A little prevention goes along way to making our environment pollution free.


Rich Diegle
Automotive Technical Editor

What’s your reason to conserve gasoline? Is it because scientists speculate global warming is partially due to the burning of fossil fuels? The ever-increasing presence of smog motivates you to operate your vehicle less frequently? Or, is it because gas prices have escalated to all-time highs?

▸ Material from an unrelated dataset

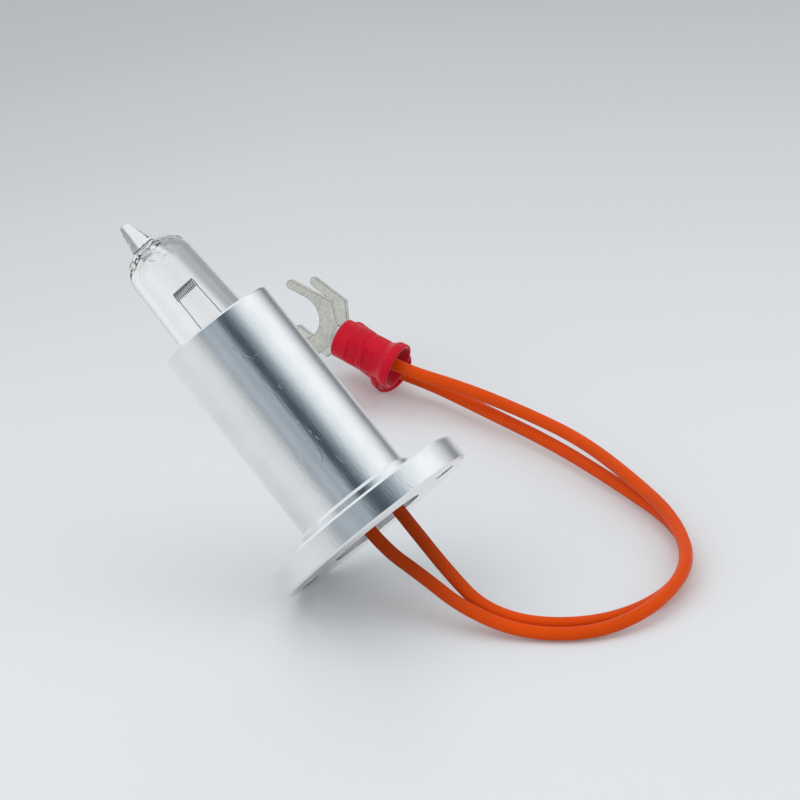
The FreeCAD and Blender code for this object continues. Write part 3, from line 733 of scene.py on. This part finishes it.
# foot and head of each inner lead
INNER_LEADS = {"a": ((-1.46, 0.0, 28.7), (-1.20, 0.0, 37.32)), "b": ((2.06, 0.0, 28.7), (1.74, 0.0, 37.40))}
INNER_LEAD_RADIUS = 0.065


def coil_rings(sizes):
    """Filament wire: a round section of eight sides carried along a helix of even pitch.

    The line is (R cos t, R sin t, p t / 2 pi - p / 4 sin t): each turn leans by a quarter pitch, so
    that its near and far halves lie one behind the other. The section's two axes are the outward
    radius and the cross product of the line's tangent with it.
    """
    turns = sizes.coil_turns
    radius = sizes.coil_mean / MM / 2
    wire = sizes.coil_wire / MM / 2
    length = sizes.coil_length / MM
    t = np.linspace(0.0, 2 * math.pi * turns, turns * STEPS_PER_TURN + 1)
    rise = length / (2 * math.pi * turns)
    lean = 2 * math.pi * rise / 4
    height = rise * t - lean * np.sin(t) - length / 2
    line = np.stack([radius * np.cos(t), radius * np.sin(t), height], axis=-1)
    outward = np.stack([np.cos(t), np.sin(t), 0 * t], axis=-1)
    along = np.stack([-radius * np.sin(t), radius * np.cos(t), rise - lean * np.cos(t)], axis=-1)
    along /= np.linalg.norm(along, axis=1)[:, None]
    across = np.cross(along, outward)
    across /= np.linalg.norm(across, axis=1)[:, None]
    around = np.linspace(0.0, 2 * math.pi, WIRE_SIDES, endpoint=False)[None, :, None]
    section = np.cos(around) * outward[:, None, :] + np.sin(around) * across[:, None, :]
    return line[:, None, :] + wire * section


def rod_rings(foot, head, radius):
    """Straight rod: circles about the line from foot to head, the last ones drawn in to a round end."""
    foot, head = np.array(foot), np.array(head)
    length = np.linalg.norm(head - foot)
    angle = np.linspace(0.0, 2 * math.pi, 24, endpoint=False)
    shank = np.linspace(0.0, length - radius, 12)
    bend = np.array([0.5, 1.0, 1.4])
    along = np.concatenate([shank, shank[-1] + radius * np.sin(bend)])
    wide = np.concatenate([np.full(len(shank), radius), radius * np.cos(bend)])
    share = (along / length)[:, None, None]
    circle = np.stack([np.cos(angle), np.sin(angle), 0 * angle], axis=-1)[None, :, :]
    return foot + (head - foot) * share + wide[:, None, None] * circle


# Sleeve: lip and nose in millimetres, and the crimp bands as shares of its length

LIP_THICK = 0.42
NOSE_ROUND = 0.35
CRIMP_BANDS = [(0.27, 0.49), (0.55, 0.77)]
CRIMP_EDGE = 0.02


def sleeve_rings(sizes):
    """Insulating sleeve as one closed loop of profile carried round its axis.

    The loop runs from the mouth along the outside to the front, in to the fork's barrel and back
    down the inside. In two crimp bands the thickness is pressed flat by a smooth limit and the
    width swells a little.
    """
    length = sizes.sleeve_length / MM
    mouth = sizes.sleeve_mouth / MM / 2
    waist = sizes.sleeve_waist / MM / 2
    body = sizes.sleeve_body / MM / 2
    bore = sizes.sleeve_bore / MM / 2
    flat = sizes.crimp_flat / MM / 2
    u = np.linspace(0.12, length - NOSE_ROUND, 150)
    outside = mouth + (waist - mouth) * smooth_step(u, 0.9, length * 0.25)
    outside += (body - waist) * smooth_step(u, length * 0.5, length * 0.56)
    turn_in = np.linspace(0.0, math.pi / 2, 9)[1:]
    nose_z = length - NOSE_ROUND + NOSE_ROUND * np.sin(turn_in)
    nose_r = body - NOSE_ROUND + NOSE_ROUND * np.cos(turn_in)
    face_r = np.linspace(nose_r[-1], bore, 6)[1:]
    inner_z = np.linspace(length, INSULATION_STOP, 26)[1:]
    flare_z = np.linspace(INSULATION_STOP, 0.25, 40)[1:]
    flare_r = bore + (mouth - LIP_THICK - bore) * smooth_step(-flare_z, -INSULATION_STOP, -1.2)
    lip = np.linspace(-math.pi / 2, math.pi / 2, 12)[1:-1]
    lip_z = 0.2 - 0.2 * np.cos(lip)
    lip_r = mouth - LIP_THICK / 2 + LIP_THICK / 2 * np.sin(lip)
    z = np.concatenate([u, nose_z, np.full(len(face_r), length), inner_z, flare_z, lip_z])
    r = np.concatenate([outside, nose_r, face_r, np.full(len(inner_z), bore), flare_r, lip_r])
    outer = np.arange(len(z)) < len(u) + len(nose_z)
    angle = np.linspace(0.0, 2 * math.pi, SEGMENTS, endpoint=False)
    x = r[:, None] * np.cos(angle)[None, :]
    y = r[:, None] * np.sin(angle)[None, :]
    band = sum(smooth_step(z, length * start, length * (start + CRIMP_EDGE))
               * (1 - smooth_step(z, length * (end - CRIMP_EDGE), length * end)) for start, end in CRIMP_BANDS)
    band = (band * outer)[:, None]
    pressed = np.abs(y) / (1.0 + (np.abs(y) / flat) ** 14) ** (1.0 / 14.0)
    y = np.sign(y) * (np.abs(y) * (1 - band) + pressed * band)
    x = x * (1 + 0.02 * band)
    return np.stack([x, y, z[:, None] + 0 * x], axis=-1)


# Operators: the stage first, then each piece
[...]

Whatever the reason, most of us want to do our part to reduce pollution and conserve fuel. Here is a 20-point checklist of environmentally sound, fuel-efficient practices that really work:

  1. Use the right gasoline and oil. Follow the manufacturer’s octane and viscosity recommendations.
  2. Follow the maintenance schedules for your vehicle. Ask your shop what type of schedules they use and who is the source so you can verify that they are using OE (manufacturer) information. Make sure all manufacturer’s recommendations are performed correctly and on schedule.
  3. Have the vehicle aligned regularly. Periodic wheel alignments can help improve fuel economy up to 10 percent, and scuffed off rubber is considered an airborne pollutant.
  4. Repair oil leaks as soon as possible. Oil leaking on the ground may be washed into creeks and rivers by rainwater, contaminating the water system.
  5. Have your emission control devises checked regularly. Don’t ignore the Check Engine Light. It is the vehicle’s way to communicate a potential problem in the computer-controlled emissions systems.
  6. Inspect hoses, belts and wiring.
  7. Service your engine promptly when warning lights appear.
  8. Keep tires inflated to the maximum recommended pressure to improve gas mileage by as much as 6 percent. Low tire pressure prematurely wears tires and burns excessive fuel.
  9. Clean out that trunk and back cargo area. Extra weight decreases gas mileage. Removing 200 pounds of unnecessary weight shaves one mile per gallon off your fuel mileage.
  10. Limit warm-ups to 60 seconds.
  11. Minimize idling when possible. Idling for long periods uses more fuel than turning the engine off and then restarting.
  12. Car-pool whenever possible or practical.
  13. Obey posted speed limits.
  14. Use cruise control to maintain a steady speed when possible.
  15. Keep windows shut at high speeds.
  16. Avoid drive-through lines when possible.
  17. Minimize air conditioning use.
  18. Don’t speed up only to have to brake quickly. Accelerating gently and steadily could net you as much as a 20 percent gain in fuel economy compared with what you’d get with an aggressive driving style.
  19. Plan and combine your trips.
  20. And the obvious; use other means of transportation.

The information contained in this article is for informational purposes only and is not intended as legal or professional advice.